- YOUR OBJECTIVE: Can the data below be echoed back word for word?

- SOURCE EXCERPT:
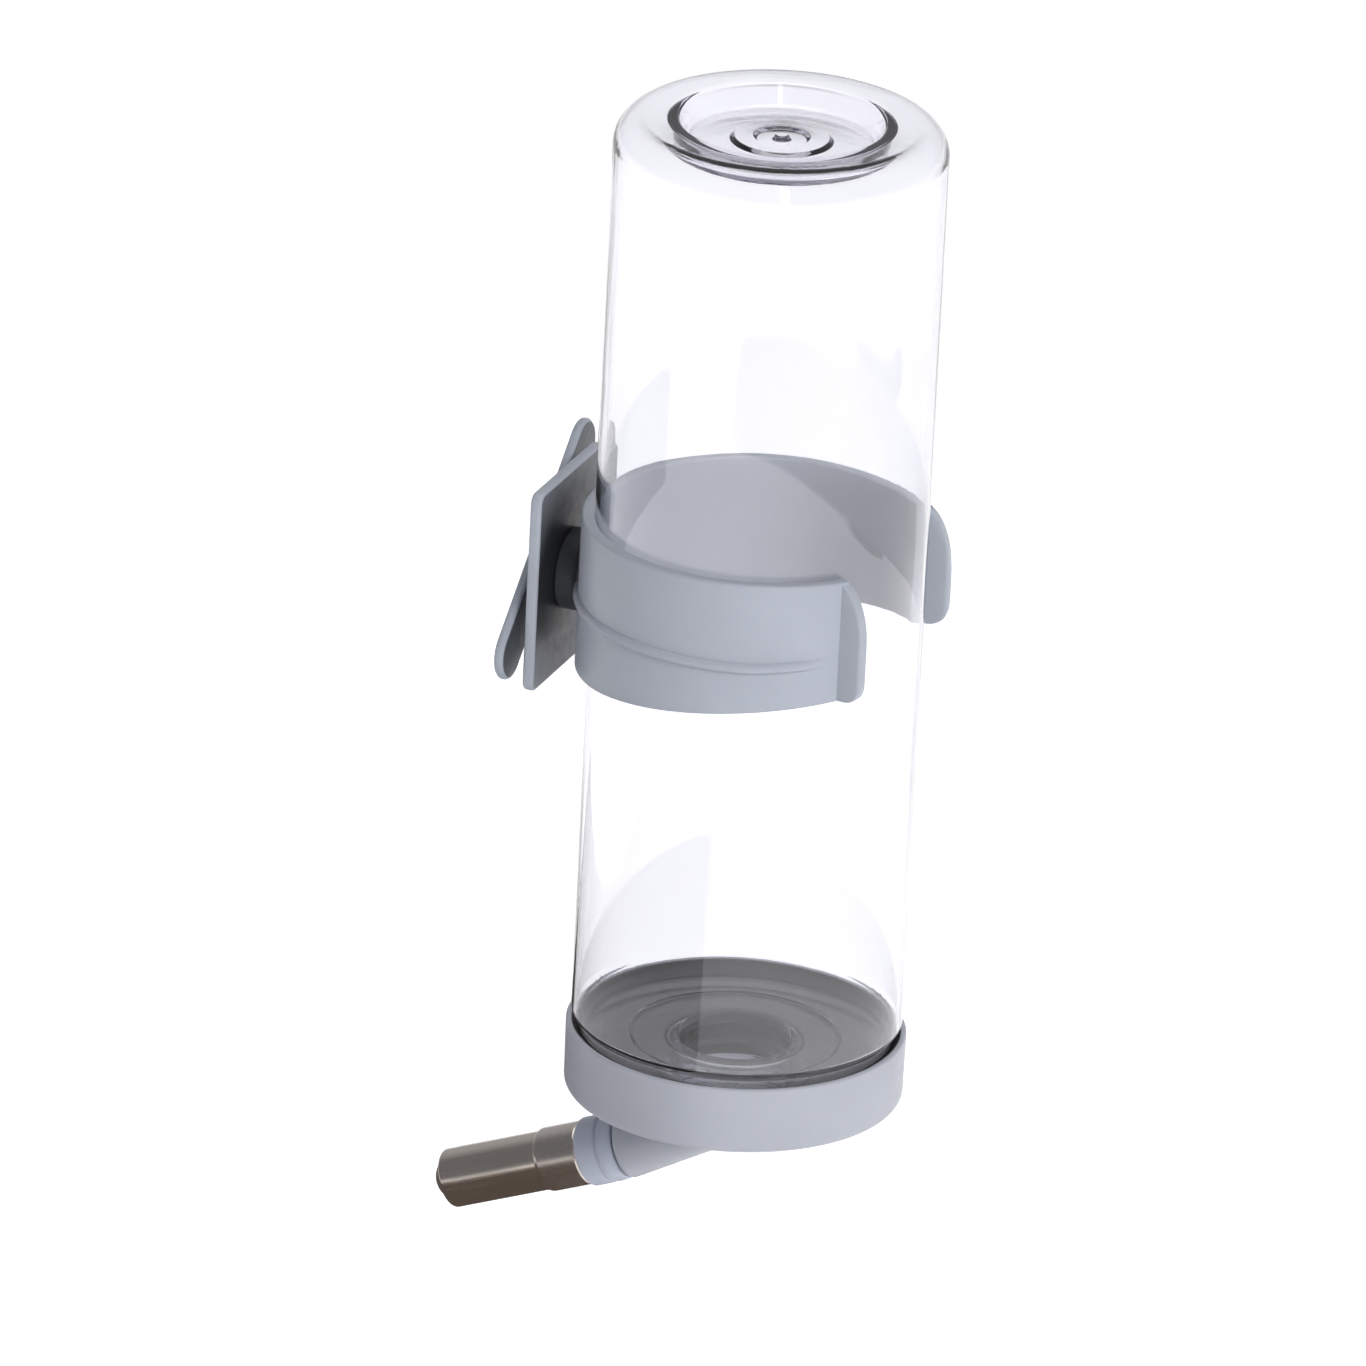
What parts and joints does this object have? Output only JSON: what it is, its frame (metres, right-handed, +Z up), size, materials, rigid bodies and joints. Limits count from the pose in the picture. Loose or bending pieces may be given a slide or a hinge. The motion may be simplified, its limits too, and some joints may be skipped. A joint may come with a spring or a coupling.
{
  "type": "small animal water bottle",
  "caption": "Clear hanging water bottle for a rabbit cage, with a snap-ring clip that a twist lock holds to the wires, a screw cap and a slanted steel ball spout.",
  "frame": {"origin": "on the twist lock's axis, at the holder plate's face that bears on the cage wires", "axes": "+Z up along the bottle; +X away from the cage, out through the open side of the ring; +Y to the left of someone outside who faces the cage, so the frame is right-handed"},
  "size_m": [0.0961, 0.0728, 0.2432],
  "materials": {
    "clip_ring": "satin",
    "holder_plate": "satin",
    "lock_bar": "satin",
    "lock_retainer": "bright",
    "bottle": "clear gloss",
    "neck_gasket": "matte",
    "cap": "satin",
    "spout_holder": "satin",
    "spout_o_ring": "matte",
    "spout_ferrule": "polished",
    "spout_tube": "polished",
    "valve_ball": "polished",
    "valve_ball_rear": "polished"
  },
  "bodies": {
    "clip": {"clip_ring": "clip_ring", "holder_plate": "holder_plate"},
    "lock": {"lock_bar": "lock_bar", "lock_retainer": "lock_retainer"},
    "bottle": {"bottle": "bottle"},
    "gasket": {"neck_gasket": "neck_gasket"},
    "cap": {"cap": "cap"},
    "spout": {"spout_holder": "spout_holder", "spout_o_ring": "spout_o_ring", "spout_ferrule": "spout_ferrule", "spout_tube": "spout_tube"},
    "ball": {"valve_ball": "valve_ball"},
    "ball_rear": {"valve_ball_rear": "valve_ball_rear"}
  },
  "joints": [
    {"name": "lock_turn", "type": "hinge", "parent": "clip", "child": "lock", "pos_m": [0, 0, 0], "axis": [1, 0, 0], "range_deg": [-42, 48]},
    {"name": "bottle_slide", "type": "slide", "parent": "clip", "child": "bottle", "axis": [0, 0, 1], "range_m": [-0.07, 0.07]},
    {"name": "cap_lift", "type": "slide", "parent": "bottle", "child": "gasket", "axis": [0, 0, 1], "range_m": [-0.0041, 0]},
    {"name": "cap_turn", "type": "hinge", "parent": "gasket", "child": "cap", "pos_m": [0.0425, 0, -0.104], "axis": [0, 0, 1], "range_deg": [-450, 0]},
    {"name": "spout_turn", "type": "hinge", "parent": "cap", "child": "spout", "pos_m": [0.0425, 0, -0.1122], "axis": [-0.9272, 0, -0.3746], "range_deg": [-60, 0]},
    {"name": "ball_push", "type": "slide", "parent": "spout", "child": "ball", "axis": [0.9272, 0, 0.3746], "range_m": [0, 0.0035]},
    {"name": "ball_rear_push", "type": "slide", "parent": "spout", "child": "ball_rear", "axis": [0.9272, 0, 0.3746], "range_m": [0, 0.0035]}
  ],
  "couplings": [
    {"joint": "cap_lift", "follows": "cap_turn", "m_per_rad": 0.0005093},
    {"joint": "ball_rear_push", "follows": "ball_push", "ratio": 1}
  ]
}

- TASK ANSWER:
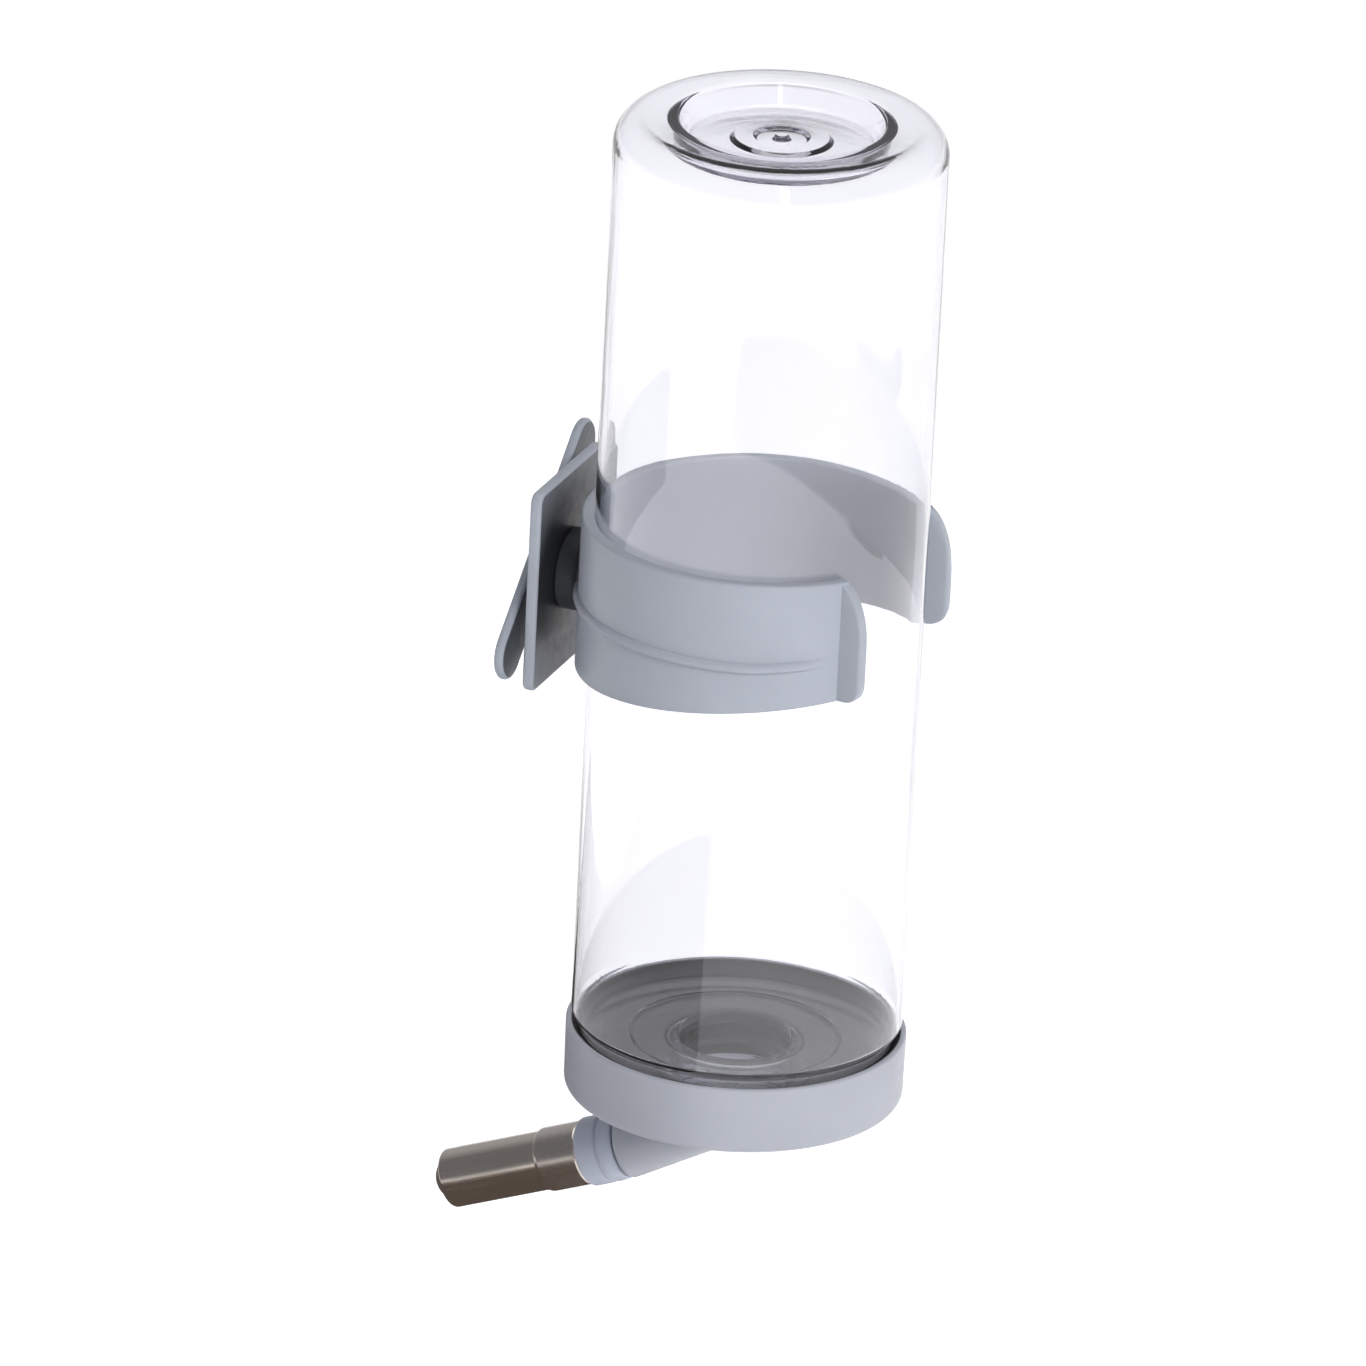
What parts and joints does this object have? Output only JSON: what it is, its frame (metres, right-handed, +Z up), size, materials, rigid bodies and joints. Limits count from the pose in the picture. Loose or bending pieces may be given a slide or a hinge. The motion may be simplified, its limits too, and some joints may be skipped. A joint may come with a spring or a coupling.
{
  "type": "small animal water bottle",
  "caption": "Clear hanging water bottle for a rabbit cage, with a snap-ring clip that a twist lock holds to the wires, a screw cap and a slanted steel ball spout.",
  "frame": {"origin": "on the twist lock's axis, at the holder plate's face that bears on the cage wires", "axes": "+Z up along the bottle; +X away from the cage, out through the open side of the ring; +Y to the left of someone outside who faces the cage, so the frame is right-handed"},
  "size_m": [0.0961, 0.0728, 0.2432],
  "materials": {
    "clip_ring": "satin",
    "holder_plate": "satin",
    "lock_bar": "satin",
    "lock_retainer": "bright",
    "bottle": "clear gloss",
    "neck_gasket": "matte",
    "cap": "satin",
    "spout_holder": "satin",
    "spout_o_ring": "matte",
    "spout_ferrule": "polished",
    "spout_tube": "polished",
    "valve_ball": "polished",
    "valve_ball_rear": "polished"
  },
  "bodies": {
    "clip": {"clip_ring": "clip_ring", "holder_plate": "holder_plate"},
    "lock": {"lock_bar": "lock_bar", "lock_retainer": "lock_retainer"},
    "bottle": {"bottle": "bottle"},
    "gasket": {"neck_gasket": "neck_gasket"},
    "cap": {"cap": "cap"},
    "spout": {"spout_holder": "spout_holder", "spout_o_ring": "spout_o_ring", "spout_ferrule": "spout_ferrule", "spout_tube": "spout_tube"},
    "ball": {"valve_ball": "valve_ball"},
    "ball_rear": {"valve_ball_rear": "valve_ball_rear"}
  },
  "joints": [
    {"name": "lock_turn", "type": "hinge", "parent": "clip", "child": "lock", "pos_m": [0, 0, 0], "axis": [1, 0, 0], "range_deg": [-42, 48]},
    {"name": "bottle_slide", "type": "slide", "parent": "clip", "child": "bottle", "axis": [0, 0, 1], "range_m": [-0.07, 0.07]},
    {"name": "cap_lift", "type": "slide", "parent": "bottle", "child": "gasket", "axis": [0, 0, 1], "range_m": [-0.0041, 0]},
    {"name": "cap_turn", "type": "hinge", "parent": "gasket", "child": "cap", "pos_m": [0.0425, 0, -0.104], "axis": [0, 0, 1], "range_deg": [-450, 0]},
    {"name": "spout_turn", "type": "hinge", "parent": "cap", "child": "spout", "pos_m": [0.0425, 0, -0.1122], "axis": [-0.9272, 0, -0.3746], "range_deg": [-60, 0]},
    {"name": "ball_push", "type": "slide", "parent": "spout", "child": "ball", "axis": [0.9272, 0, 0.3746], "range_m": [0, 0.0035]},
    {"name": "ball_rear_push", "type": "slide", "parent": "spout", "child": "ball_rear", "axis": [0.9272, 0, 0.3746], "range_m": [0, 0.0035]}
  ],
  "couplings": [
    {"joint": "cap_lift", "follows": "cap_turn", "m_per_rad": 0.0005093},
    {"joint": "ball_rear_push", "follows": "ball_push", "ratio": 1}
  ]
}